Writing on the Line

Writers understand that there is a thin line between that which is largely considered acceptable content and that which is not. Some things live in this sort of gray area, like the tropics to the equator or the habitable zone around our sun. Others are close enough to the line that one might catch some flak from family or friends. Then there are the things on and beyond the line; and if you go far enough, leaving the relative warmth of questionable content and heading deeper into the shade, you will eventually enter the realm of anonymous publishing and unclaimed pseudonyms.

Truth be told, I have always written on the line – even at a fairly young age. I like the line. I enjoy being near it. It feels dangerous to explore the emotions that drive us to the edge of our comfort zone, to imagine which would put us over, and how it might feel to fall. Writing about those things seems considerably safer than actually being in the moment. Depending how far one’s imagination roams, however, the possibility of being drawn over the line in reality intensifies. There is a point at which life will begin to mimic art, and that point is always far more accessible to the artist than the observer. This risk is, for some, what makes the line so difficult to resist.

Writing is (or at least in my opinion, should be) a visceral experience. It starts with a spark – an idea, an image, a moment, a sensation, but it is only that – a spark. The real work is in seeing the story and understanding how deeply that story exists only because of the emotion generated by it. Stories are so thoroughly human. They live for no other reason than and are always about people – even a perspective of an inanimate object would have to be personified in order for its story to be told.

In this sense, we come to see that there is an emotional currency that is exchanged between writers and readers. Writers invest their time producing that which is intended to elicit the emotions their audience desires, while readers make their own investments in the hope of having a certain emotional experience. What any one reader desires is highly personal and quite varied, but in many cases it can be as simple as the desire to be happily entertained. With people seeking all kinds of responses, there are markets out there for everything – even for that which sits on and beyond the line.

In the case of writing on the line, the investment writers make is riskier. Aside from the obviously smaller markets and stronger need for anonymity, there is also the emotional risk. It is impossible to engage a reader in an emotion that is unexplored by the writer. Thus, we go, faithfully, courageously, into the wilds of the human mind. What we discover may be far too sensitive for us to write about, or perhaps we’ll uncover something in the gray area that touches us and we can embrace with careful arms. We might be appalled or enlightened. We can be turned off or turned on. Some writers will sit and stay, while others simply broaden their territory of enjoyable content and create diversity in their portfolio.

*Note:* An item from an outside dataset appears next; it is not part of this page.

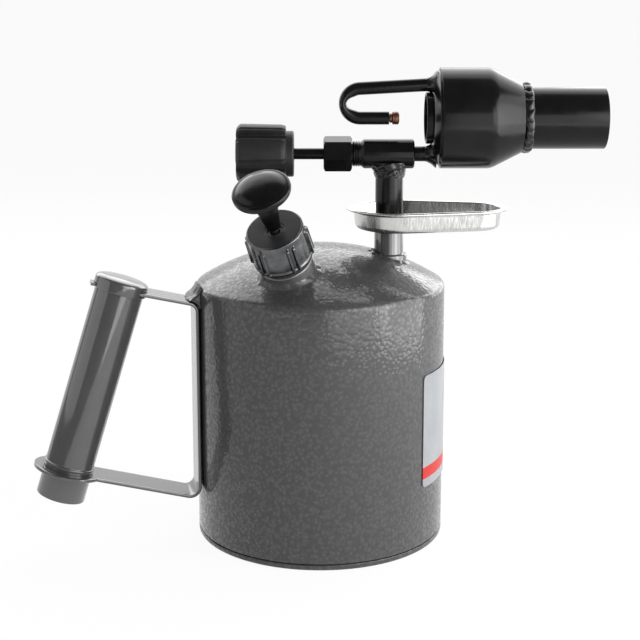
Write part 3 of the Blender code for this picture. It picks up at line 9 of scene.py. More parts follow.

Call us literary thrill seekers, reckless writers lacking decorum or good sense, irreverent, or irresponsible, visceral junkies living vicariously through the intensities we’ve created in the name of art, people of passion to the extreme… Whatever judgments may befall us for our expeditions into places where society casts a disapproving shadow, we continue to go undaunted. Why? Because the greater the emotion, the greater the content; and who wants to write (or read) anything less than extraordinary?